The visuals are React components with sleeps. In order to display the progress of the different steps (tokenizing, bytecode generation, VM), I first got each working and then added a callback which takes the current data and then sleeps.

So the VM function is actually async and accepts this callback:

// VM
async function vm(program: Program, callback:
  (
    highlight: { ip: number },
    dataStack: number[],
    returnStack: number[],
    variableTable: number[]
  ) => Promise<void>) {
  
  // .. inside VM loop
  await callback({ ip }, dataStack, returnStack, variableTable);
  // ..
  
}

And the component calls it and passes setState functions:

// Component
export function VM() {

    // .. inside useEffect
    await vm(program, async (highlight, newDataStack, newReturnStack, newVariableTable) => {
        setHighlightIP(highlight.ip);
        setDataStack([...newDataStack]);
        setReturnStack([...newReturnStack]);
        setVariableTable([...newVariableTable]);
        await new Promise(resolve => setTimeout(resolve, 500));
    });
    // ..
    
}

For the Forth code snippets in this post, I had to write a Prism plugin to get syntax highlighting working. Now that I've learned how to do this, I'll be using this method for syntax highlighting for the more esoteric (or, original) programming languages I write about!

Discrepancies

I described my compiler/VM as Forth-like because it's a little bit different from how Forth works.

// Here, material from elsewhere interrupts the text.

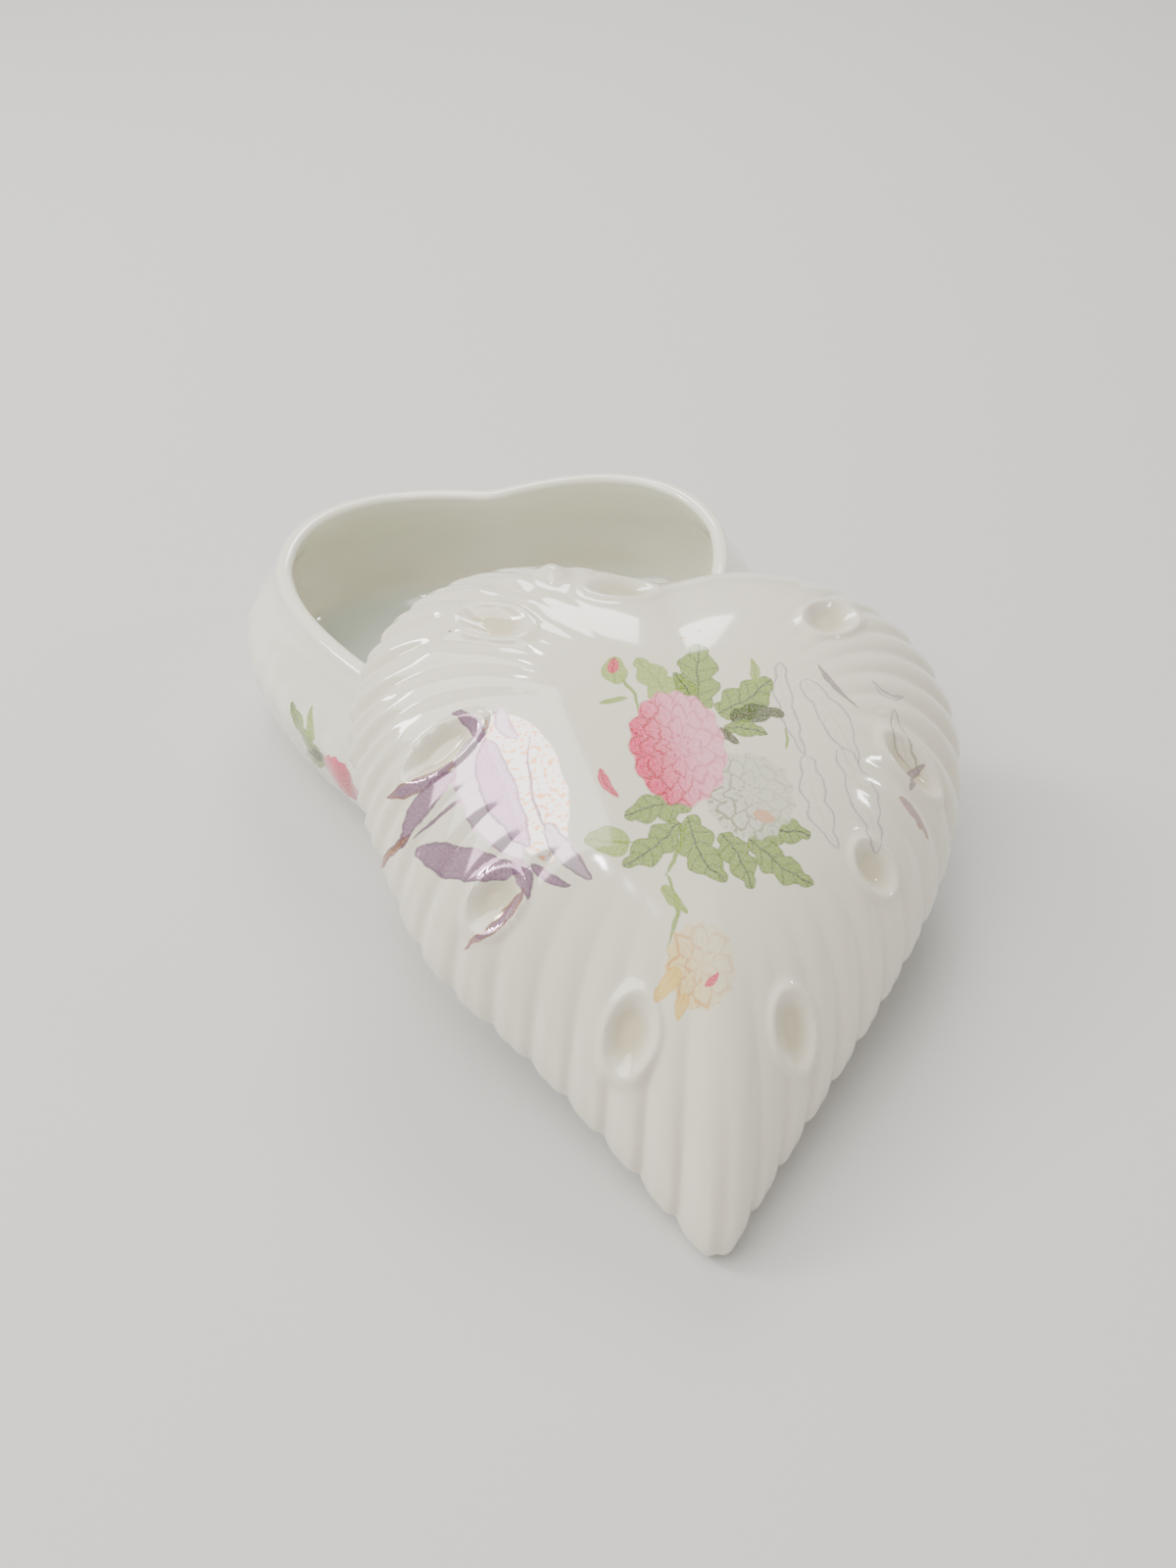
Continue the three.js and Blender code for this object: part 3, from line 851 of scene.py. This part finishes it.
# %% Lay the lid's print
lustre_metal = 0.55
leaf_broadening = 1.3
lid_material, tree, shader, paint = glaze_material(
    "lid_glaze_finish", porcelain_white, cloud_cream, pooled_cream
)
bare = paint
place = wobbled_place(tree, 1.3)
for start, end, width, bow, lobes, colour, veins in lid_faded:
    paint = stroke(tree, paint, place, start, end, width, colour, veins, bow, lobes,
                   strength=0.75, outline=0.9, ribs=0.2)["Paint"]
# Painted reflection with lustre: this pale pearl patch under the iris stands in for a window mirrored in the
# lustre. The lustre itself is made metallic below.
pearl_and_reflection = stroke(tree, paint, place, (-37, 13), (-27, -15), 15.0, pearl_and_reflection_white, porcelain_white, -1.0,
               strength=0.8, outline=0.0, ribs=0.0)
speckled = noise(tree, place, 1.1, 2.0)[0]
speckles = times(tree, ramp(tree, speckled, 0.54, 0.6), pearl_and_reflection["Cover"])
paint = mix(tree, speckles, pearl_and_reflection["Paint"], pearl_gold)
lustre = pearl_and_reflection["Cover"]
for start, end, width, bow, lobes, colour, veins in lid_iris:
    laid = stroke(tree, paint, place, start, end, width, colour, veins, bow, lobes, strength=0.85,
                  outline=0.8, ribs=0.0)
    paint = laid["Paint"]
    lustre = calc(tree, "MAXIMUM", lustre, laid["Cover"])
for start, end, width, bow, lobes, colour, veins in lid_leaves:
    broad = width * leaf_broadening if width > 3 else width
    paint = stroke(tree, paint, place, start, end, broad, colour, veins, bow, lobes)["Paint"]
paint = flower(tree, paint, place, (8.2, -4), 8.6, 8.4, deep=white_shadow, mid=white_petal,
               pale=white_petal, rows=3.6, strength=0.9, shade=0.5)
paint = flower(tree, paint, place, (-4, 5.2), 9.0, 11.8, deep=crimson, mid=rose_pink, pale=blush,
               rows=4.0, strength=0.97, shade=1.0)
paint = flower(tree, paint, place, (-3.2, -33.8), 6.0, 7.4, deep=rose_ochre, mid=rose_yellow,
               pale=tone(234, 224, 188), rows=2.2, strength=0.85, shade=0.8)
small_petals = [
    ((-7, -34), (-11, -39), 3.4, rose_yellow, rose_ochre),
    ((-6, -38), (-7.6, -42.5), 2.8, rose_yellow, rose_ochre),
    ((8.2, -7.4), (12.6, -8.6), 2.6, tone(224, 178, 140), tone(204, 120, 90)),
    ((-2.6, -37.6), (-0.6, -35.4), 1.5, rose_pink, crimson),
]
for start, end, width, colour, veins in small_petals:
    paint = stroke(tree, paint, place, start, end, width, colour, veins, ribs=0.3)["Paint"]
shine = times(tree, lustre, attribute(tree, "outside", "Fac"), lustre_metal)
feed(tree, shader.inputs["Metallic"], shine)
feed(tree, shader.inputs["Base Color"], mix(tree, print_cover(tree, place), bare, paint))
lid.data.materials.clear()
lid.data.materials.append(lid_material)
print("lid print:", len(tree.nodes), "nodes")

# %% [markdown]
# ## The box's glaze and print
# The box has the same glaze. Its floor and the corners inside are painted a little cooler: painted
# shade, where the light is lost between its walls. A small spray of leaves and a red flower show on
# its left front. Their places are along the wall and up it, as if the wall were unrolled.

# %% The box's finish
# the last colour is painted shade for the floor and the corners inside
box_material, tree, shader, paint = glaze_material(
    "box_glaze_finish", tone(243, 238, 221), tone(230, 233, 218), tone(220, 231, 222)
)
bare = paint
place = wobbled_place(tree, 1.2)
spray = [
    ((-126, 22), (-112, 28), 6.0, 0.6, 3, leaf_green, leaf_dark),
    ((-127, 20), (-115, 14), 6.0, -0.6, 3, leaf_green, leaf_dark),
    ((-128, 22), (-120, 20), 4.0, 0.3, 2, leaf_dark, leaf_brown),
    ((-124, 25), (-119, 31), 3.4, 0.5, 0, leaf_pale, leaf_green),
]
for start, end, width, bow, lobes, colour, veins in spray:
    paint = stroke(tree, paint, place, start, end, width, colour, veins, bow, lobes)["Paint"]
paint = flower(tree, paint, place, (-134, 19), 7.6, 6.4, deep=crimson, mid=tone(212, 84, 108),
               pale=rose_pink, rows=3.0, strength=0.97, shade=0.9)
feed(tree, shader.inputs["Base Color"], mix(tree, print_cover(tree, place), bare, paint))
box.data.materials.clear()
box.data.materials.append(box_material)
print("box print:", len(tree.nodes), "nodes")

# %% [markdown]
# ## Floor, camera and light
# The floor is plain and pale. The camera stands in front and above, turned a little, with a wide
# lens, as the photograph was taken. Porcelain shows its form by what it mirrors, so broad soft
# panels hang overhead and behind, and small ones give the crisp highlights.

# %% Floor
bpy.ops.object.select_all(action="DESELECT")
bpy.ops.mesh.primitive_plane_add(size=6, location=(0, 0, 0))
floor = bpy.context.object
floor.name = "floor"
floor_material = bpy.data.materials.new("floor_finish")
floor_material.use_nodes = True
floor_shader = floor_material.node_tree.nodes["Principled BSDF"]
floor_shader.inputs["Base Color"].default_value = tone(206, 205, 203)
floor_shader.inputs["Roughness"].default_value = 0.7
floor.data.materials.append(floor_material)

# %% Camera
camera_place = Vector((-38.36, -166.51, 198.77)) / 1000
camera_yaw = math.radians(-12.0)
camera_down = math.radians(46.44)
camera_roll = math.radians(1.11)
photo_height = 1600
focal_pixels = 1180
sensor = 36

turned = Matrix.Rotation(camera_yaw, 3, "Z") @ Matrix.Rotation(-camera_down, 3, "X")
right, forward, up = (turned.col[i] for i in range(3))
camera_x = math.cos(camera_roll) * right + math.sin(camera_roll) * up
camera_y = -math.sin(camera_roll) * right + math.cos(camera_roll) * up
camera_axes = Matrix((camera_x, camera_y, -forward)).transposed()
bpy.ops.object.camera_add()
camera = bpy.context.object
camera.matrix_world = Matrix.Translation(camera_place) @ camera_axes.to_4x4()
camera.data.sensor_fit = "VERTICAL"
camera.data.sensor_height = sensor
camera.data.lens = focal_pixels / photo_height * sensor
camera.data.clip_start = 0.01
bpy.context.scene.camera = camera
print("lens", camera.data.lens)

# %% Lights: place, size, power


def panel(name, place, width, height, power, colour=(1, 1, 1)):
    bpy.ops.object.light_add(type="AREA")
    light = bpy.context.object
    light.name = name
    light.location = place
    light.rotation_euler = (Vector((0, 0, 0.03)) - Vector(place)).to_track_quat("-Z", "Y").to_euler()
    light.data.shape = "RECTANGLE"
    light.data.size = width
    light.data.size_y = height
    light.data.energy = power
    light.data.color = colour


panel("overhead", (-0.52, 0.0, 1.2), 0.85, 1.2, 18, (1, 0.98, 0.94))
panel("behind", (0.25, 1.0, 1.0), 0.6, 0.4, 9)
panel("left window", (-0.9, 0.4, 0.8), 0.2, 0.3, 7)
panel("front lamp", (-0.08, -0.42, 1.1), 0.03, 0.05, 0.4)
panel("back lamp", (-0.1, 0.42, 1.05), 0.05, 0.05, 0.5)
panel("right lamp", (1.0, -0.1, 0.6), 0.04, 0.1, 0.7)
world = bpy.context.scene.world or bpy.data.worlds.new("world")
bpy.context.scene.world = world
world.use_nodes = True
world.node_tree.nodes["Background"].inputs["Color"].default_value = (0.92, 0.9, 0.86, 1)
world.node_tree.nodes["Background"].inputs["Strength"].default_value = 0.64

My implementation compiles to bytecode ahead-of-time. Forth is traditionally interactive. Words are interpreted and executed as they are entered, and only colon definitions are compiled. Forth uses threaded code where words contain lists of addresses pointing to other words instead of a different bytecode offset.

Real Forth uses a dynamic dictionary that can be altered at runtime with new variables or word definitions. As I mentioned earlier, my word bodies are compiled with jump-over logic in the main execution stream. Also, my variables compile to lit address operations but real Forth variables return their address when executed directly.

These are just a few of the differences but I feel like my Forth-like compiler and VM capture enough of the spirit of Forth!